A quantidade plural de personagens não prejudica os atores, sendo difícil apontar um só destaque no elenco, cujo ótimo e homogêneo desempenho é o ponto mais forte da produção. Simon Pegg, Karl Urban, John Chu e Zoe Saldana demonstram a evolução crescente de Scotty, McCoy, Sulu e Uhura, ressaltando a competência e personalidade de cada um dos icônicos tripulantes da Enterprise.

Enquanto Pine e Quinto continuam a representar a paixão e a lógica dentro do filme (com algumas inversões de papéis bem colocadas), é fascinante ver o verdadeiro tour de force que é a performance de Benedict Cumberbatch como o antagonista principal da película. O britânico dá ao vilão uma imponência assustadora através de seu trabalho vocal e postura física, ambos compatíveis com a força do seu papel, embora uma maior eloquência em seus diálogos fosse esperada.

As duas outras novidades no elenco são Peter Weller e Alice Eve, como o Almirante Marcus e sua filha, Carol. Weller, o eterno Robocop, traz uma obstinação compatível com os objetivos do personagem que vive. Por sua vez, Eve tem pouco a acrescentar além de sua beleza, com seu principal momento na tela, a discussão com o pai, sendo eclipsada por uma exposição gratuita do seu (belo) corpo.

É uma pena que, em seus momentos finais, o roteiro preste uma homenagem excessiva a um dos capítulos anteriores da série, inclusive desperdiçando uma lendária figura da cultura pop em uma ponta sem sentido e inútil, em uma participação que inclusive diminui a própria tripulação da Enterprise, que parecem crianças pedindo a ajuda do pai.

Essa última meia hora ainda é marcada pela recriação quase que passo a passo de uma cena especialmente marcante da franquia, em uma virada dramática que o espectador novato percebe claramente que não será levada até o fim e distrai os já iniciados da história que se desenrola, pois estes percebem que estão apenas revendo algo levemente modificado.

Salvo este tropeção, o filme segue em um ritmo alucinante, mal dando tempo para o público respirar mesmo com mais de duas horas de duração, graças à ágil (mas nunca confusa) montagem de Maryann Brandon e Mary Jo Markey, que ainda arrumam tempo para fazer algumas rimas visuais, como a que envolve dois copos no começo da projeção.

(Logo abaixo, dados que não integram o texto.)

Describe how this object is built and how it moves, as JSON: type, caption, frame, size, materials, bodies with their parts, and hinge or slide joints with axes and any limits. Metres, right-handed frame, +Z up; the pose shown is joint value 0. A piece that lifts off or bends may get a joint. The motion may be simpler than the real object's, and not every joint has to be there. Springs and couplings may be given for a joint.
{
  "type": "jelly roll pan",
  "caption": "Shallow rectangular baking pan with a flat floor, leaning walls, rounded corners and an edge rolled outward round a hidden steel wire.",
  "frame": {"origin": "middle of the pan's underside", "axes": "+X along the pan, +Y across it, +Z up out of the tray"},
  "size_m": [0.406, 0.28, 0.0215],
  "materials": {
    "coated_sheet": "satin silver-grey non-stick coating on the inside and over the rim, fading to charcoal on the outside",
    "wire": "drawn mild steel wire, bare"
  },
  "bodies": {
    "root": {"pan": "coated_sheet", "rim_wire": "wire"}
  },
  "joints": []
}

Os efeitos especiais de primeira são compatíveis com os elevados valores de produção e a direção de arte consegue tirar do interior da Enterprise o visual excessivamente industrial de antes, com a nave de exploração, sempre fotografada em tons claros e bem iluminada contrastando bem com a sombria U.S.S. Vengeance, que muito lembra um submarino de combate oitentista. Planetas e civilizações alienígenas também marcam presença, com destaque para a nova encarnação dos perigosos klingons, agora com um visual mais sinistro, mas sem fugir muito das conhecidas testas enrugadas, em um belo trabalho da equipe de maquiagem.

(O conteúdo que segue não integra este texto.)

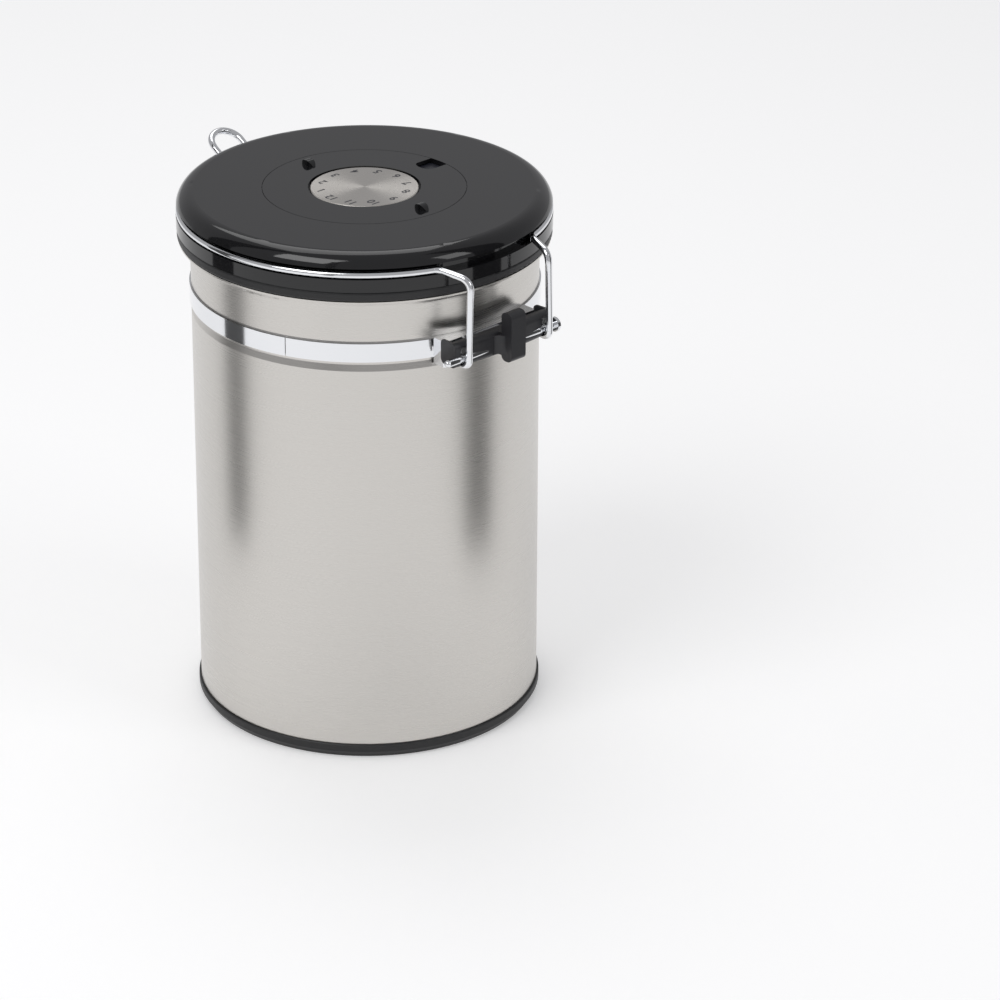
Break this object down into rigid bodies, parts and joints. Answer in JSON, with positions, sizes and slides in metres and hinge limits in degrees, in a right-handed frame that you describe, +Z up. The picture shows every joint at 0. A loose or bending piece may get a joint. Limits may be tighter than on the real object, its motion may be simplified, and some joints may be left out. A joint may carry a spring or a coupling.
{
  "type": "coffee canister with valve",
  "caption": "Round steel food canister with a black lid, one-way valve, date dial, wire clamp and latch lever.",
  "frame": {"origin": "centre of the foot ring's underside, on the surface it stands on", "axes": "+Z up along the can's axis, -Y towards the latch lever, +Y towards the lid's hinge"},
  "size_m": [0.127, 0.1515, 0.1875],
  "materials": {
    "body_steel": "circumferentially brushed",
    "dial_steel": "spun",
    "bright_steel": "polished",
    "fasteners": "plain",
    "lid_black": "moulded",
    "lever_black": "satin",
    "plug_black": "moulded",
    "dial_dark": "plain",
    "valve_white": "moulded",
    "seal_black": "moulded",
    "flap_red": "silicone",
    "felt": "felt"
  },
  "bodies": {
    "can": {"can_body": "body_steel", "can_bottom": "body_steel", "foot_ring": "seal_black", "strap": "bright_steel", "latch_bracket": "bright_steel", "latch_rivets": "fasteners", "hinge_bracket": "bright_steel", "hinge_rivets": "fasteners", "hinge_pin": "fasteners"},
    "lid": {"hinge_leaf": "bright_steel", "rear_loop": "bright_steel", "clamp_wire": "bright_steel", "lid_cap": "lid_black", "lid_skirt": "lid_black", "lid_plug": "plug_black", "gasket": "seal_black", "lid_screws": "fasteners", "date_plate": "dial_dark", "valve_seat": "valve_white", "valve_cage": "valve_white", "valve_filter": "felt", "valve_grille": "plug_black"},
    "dial_ring": {"date_ring": "lid_black"},
    "dial_disc": {"month_disc": "dial_steel", "disc_clip": "fasteners"},
    "flap": {"valve_flap": "flap_red"},
    "lever": {"lever_grip": "lever_black", "lever_pin": "bright_steel", "lever_claw": "bright_steel", "claw_rivets": "fasteners"}
  },
  "joints": [
    {"name": "lid_hinge", "type": "hinge", "parent": "can", "child": "lid", "pos_m": [0, 0.0684, 0.1698], "axis": [-1, 0, 0], "range_deg": [0, 105]},
    {"name": "lever_rock", "type": "hinge", "parent": "lid", "child": "lever", "pos_m": [0, -0.06793, 0.1496], "axis": [-1, 0, 0], "range_deg": [0, 45]},
    {"name": "date_ring_turn", "type": "hinge", "parent": "lid", "child": "dial_ring", "pos_m": [0, 0, 0.185], "axis": [0, 0, 1], "continuous": true},
    {"name": "month_disc_turn", "type": "hinge", "parent": "lid", "child": "dial_disc", "pos_m": [0, 0, 0.185], "axis": [0, 0, 1], "continuous": true},
    {"name": "valve_lift", "type": "slide", "parent": "lid", "child": "flap", "axis": [0, 0, 1], "range_m": [0, 0.0011]}
  ]
}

A conversão para 3D é competente, usando bem os espaços negativos e positivos especialmente quando os personagens são mostrados correndo em ambientes exóticos e quando a Enterprise entra em dobra, mas a tecnologia não acrescenta nada à narrativa, servindo apenas como um artifício visual. A trilha de Michael Giacchino mantém o tema principal criado no episódio anterior como base, moldando-o com as nuances mais pesadas propostas pelo longa.

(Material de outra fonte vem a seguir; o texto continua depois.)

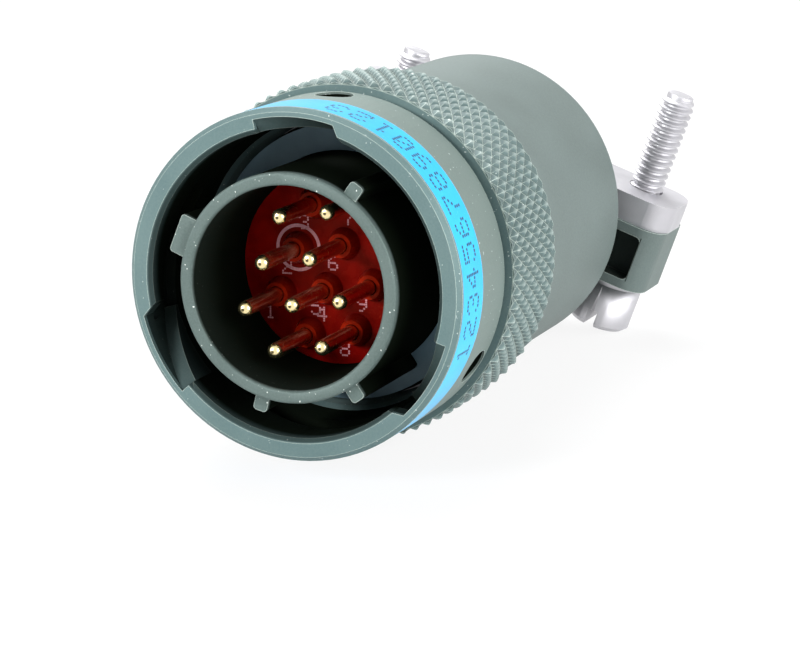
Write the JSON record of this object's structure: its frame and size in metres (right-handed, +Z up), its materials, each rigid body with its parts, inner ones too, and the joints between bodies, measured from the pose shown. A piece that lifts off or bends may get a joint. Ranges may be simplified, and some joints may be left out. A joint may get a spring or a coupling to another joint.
{
  "type": "circular connector",
  "caption": "Bayonet circular plug with pin contacts in a keyed barrel, a knurled coupling ring and a straight backshell with a cable clamp.",
  "frame": {"origin": "on the plug's axis, in the plane of the coupling ring's front face", "axes": "+Y along the plug's axis from the mating side to the cable, +Z up as the plug lies, +X to the right seen from the mating side"},
  "size_m": [0.0304, 0.0441, 0.0242],
  "materials": {
    "plated_aluminium": "matte olive-grey conductive plating",
    "band_blue": "smooth light blue",
    "insert_red": "dark red, slightly glossy and translucent",
    "insert_hard": "matte dark moulding",
    "seal_rubber": "matte black rubber",
    "contact_gold": "gold plated, polished",
    "bright_steel": "bright satin"
  },
  "bodies": {
    "plug": {"plug_shell": "plated_aluminium", "face_seal": "seal_rubber", "front_insert": "insert_red", "contact_wafer": "insert_hard", "rear_grommet": "seal_rubber", "contact_1": "contact_gold", "contact_2": "contact_gold", "contact_3": "contact_gold", "contact_4": "contact_gold", "contact_5": "contact_gold", "contact_6": "contact_gold", "contact_7": "contact_gold", "contact_8": "contact_gold", "contact_9": "contact_gold", "follower": "insert_hard", "backshell": "plated_aluminium", "retaining_ring": "bright_steel", "spring_washer": "bright_steel"},
    "thrust": {"thrust_washer": "bright_steel"},
    "ring": {"coupling_ring": "plated_aluminium", "marking_band": "band_blue"},
    "saddle": {"saddle_bar": "bright_steel"},
    "right_screw": {"clamp_screw_right": "bright_steel", "lock_washer_right": "bright_steel"},
    "left_screw": {"clamp_screw_left": "bright_steel", "lock_washer_left": "bright_steel"}
  },
  "joints": [
    {"name": "ring_float", "type": "slide", "parent": "plug", "child": "thrust", "axis": [0, -1, 0], "range_m": [0, 0.0004], "stiffness_N_per_m": 3000, "springref_m": -0.0005, "deforming": ["spring_washer"]},
    {"name": "ring_turn", "type": "hinge", "parent": "thrust", "child": "ring", "pos_m": [0, 0, 0], "axis": [0, 1, 0], "continuous": true},
    {"name": "saddle_lift", "type": "slide", "parent": "plug", "child": "saddle", "axis": [0.3465, 0, 0.9381], "range_m": [0, 0.00265]},
    {"name": "right_screw_turn", "type": "hinge", "parent": "plug", "child": "right_screw", "pos_m": [0.00957, 0.0404, -0.00353], "axis": [-0.3465, 0, -0.9381], "range_deg": [0, 1800]},
    {"name": "left_screw_turn", "type": "hinge", "parent": "plug", "child": "left_screw", "pos_m": [-0.00957, 0.0404, 0.00353], "axis": [-0.3465, 0, -0.9381], "range_deg": [0, 1800]}
  ],
  "couplings": [
    {"joint": "right_screw_turn", "follows": "saddle_lift", "rad_per_m": 11877},
    {"joint": "left_screw_turn", "follows": "saddle_lift", "rad_per_m": 11877}
  ]
}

Mesmo com os problemas em seu último ato, “Além da Escuridão – Star Trek” é um sucessor digno do ótimo reboot que o antecedeu, amadurecendo temas que foram lá apresentados e aprofundando as relações entre os protagonistas. Esperemos que os capítulos vindouros deixem de lado os destinos já conhecidos e se aventurem aonde ninguém jamais esteve.